* [YOUR TASK] Please copy the lines below exactly, from the first one through the line showing "SCOOP_RADIUS = 22.0".

* [DATA BLOCK]
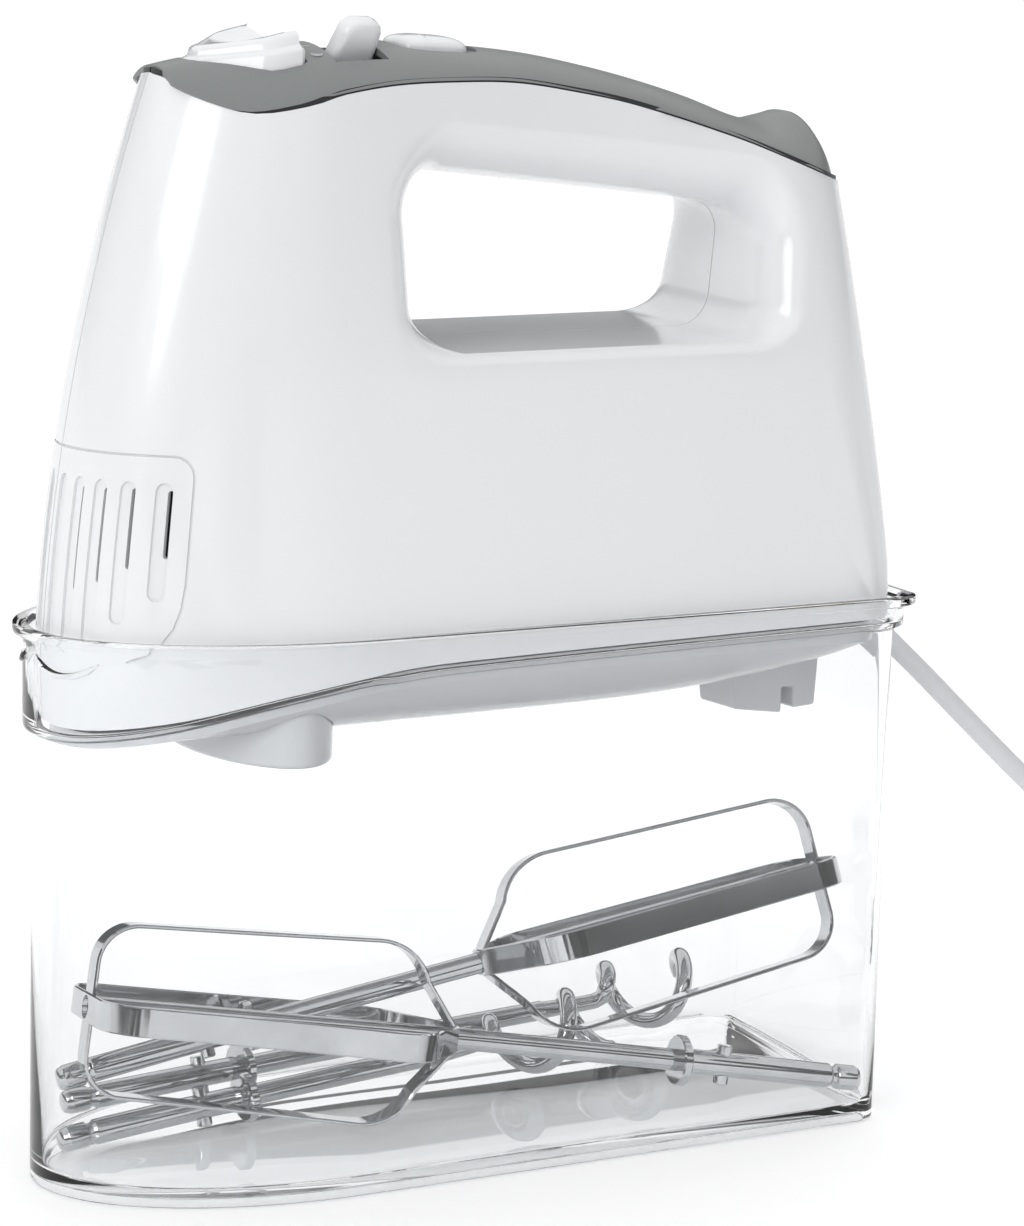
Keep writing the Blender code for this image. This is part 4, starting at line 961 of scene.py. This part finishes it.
# %% [markdown]
# ## The controls
#
# The ejector is a blunt wedge with a raised lip and a thumb scoop, the speed lever is a paddle on a
# round hub, and the turbo button is a low dome with a crease across it.  The ejector comes first: its
# outline is shrunk row by row towards the top, and a large ball cuts the scoop.

# %% Eject button
SCOOP_RADIUS = 22.0


def eject_button():
    rows = [(0.0, 236.5, 0.0), (0.0, 244.6, 0.15), (0.3, 245.2, 0.16), (1.0, 245.6, 0.17),
            (1.6, 245.8, 0.18), (1.8, 246.2, 0.19), (1.9, 246.9, 0.20), (2.2, 247.5, 0.21),
            (2.8, 247.9, 0.22), (3.6, 248.0, 0.22)]
    loops = [[(x, y, z + slope * (x + 56)) for x, y in eject_outline(-inset)] for inset, z, slope in rows]
    button = piece("eject_cap", skin(loops, ends="fill"), WHITE, ["eject_button"], "eject")
    scoop = bmesh.new()
    bmesh.ops.create_uvsphere(scoop, u_segments=160, v_segments=96, radius=SCOOP_RADIUS * MM)
    bmesh.ops.translate(scoop, vec=Vector((-54.0, 0, 248.5 + SCOOP_RADIUS - 1.9)) * MM, verts=scoop.verts)
    cut(button, cutter("thumb_scoop", scoop))
    return applied(rounded(button, 0.35, 3, 50))


eject_button()

# %% [markdown]
# The lever is a flat paddle with soft long edges.  It leans to one side on a hub that the cover hides.

# %% Speed lever
LEVER_X, LEVER_AXIS_Z, LEVER_LEAN = -32.0, 225.0, math.radians(20)


def speed_lever():
    outline = [(-6.4, 3.0), (4.4, 3.0), (6.0, 20.0), (7.0, 26.6), (6.7, 28.0), (6.0, 28.8), (4.9, 29.3),
               (0.6, 29.4), (-0.6, 28.9), (-1.6, 28.1), (-2.2, 26.6), (-4.4, 20.0)]
    edit = slab([(x, z) for x, z in outline], -2.6, 2.6)
    bmesh.ops.bevel(edit, geom=[e for e in edit.edges if abs(e.verts[0].co.z - e.verts[1].co.z) < 1e-6],
                    offset=1.5 * MM, segments=4, profile=0.5, affect="EDGES", clamp_overlap=True,
                    material=-1)
    place = (Matrix.Translation(Vector((LEVER_X, 0, LEVER_AXIS_Z)) * MM)
             @ Matrix.Rotation(math.pi / 2 + LEVER_LEAN, 4, "X"))
    bmesh.ops.transform(edit, matrix=place, verts=edit.verts)
    paddle = piece("lever_paddle", edit, WHITE, ["speed_lever"], "speed_lever")
    hub = turning([(0, 0), (5.4, 0), (6.0, 0.6), (6.0, 8.2), (5.4, 8.8), (0, 8.8)],
                  (LEVER_X - 6.2, 0, LEVER_AXIS_Z), (1, 0, 0))
    return cut(paddle, cutter("lever_hub", hub), operation="UNION")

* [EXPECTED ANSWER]
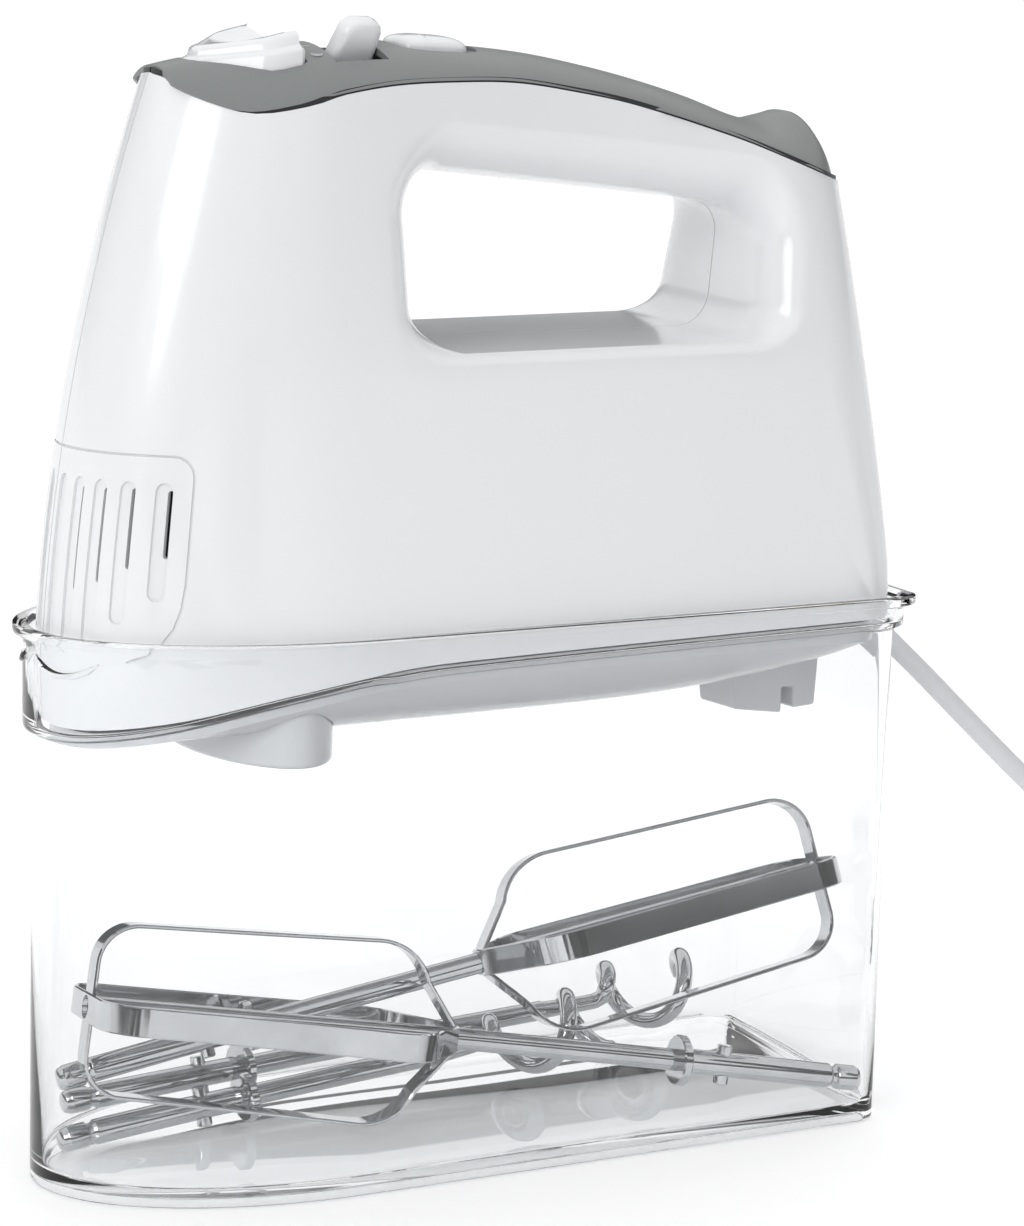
Keep writing the Blender code for this image. This is part 4, starting at line 961 of scene.py. This part finishes it.
# %% [markdown]
# ## The controls
#
# The ejector is a blunt wedge with a raised lip and a thumb scoop, the speed lever is a paddle on a
# round hub, and the turbo button is a low dome with a crease across it.  The ejector comes first: its
# outline is shrunk row by row towards the top, and a large ball cuts the scoop.

# %% Eject button
SCOOP_RADIUS = 22.0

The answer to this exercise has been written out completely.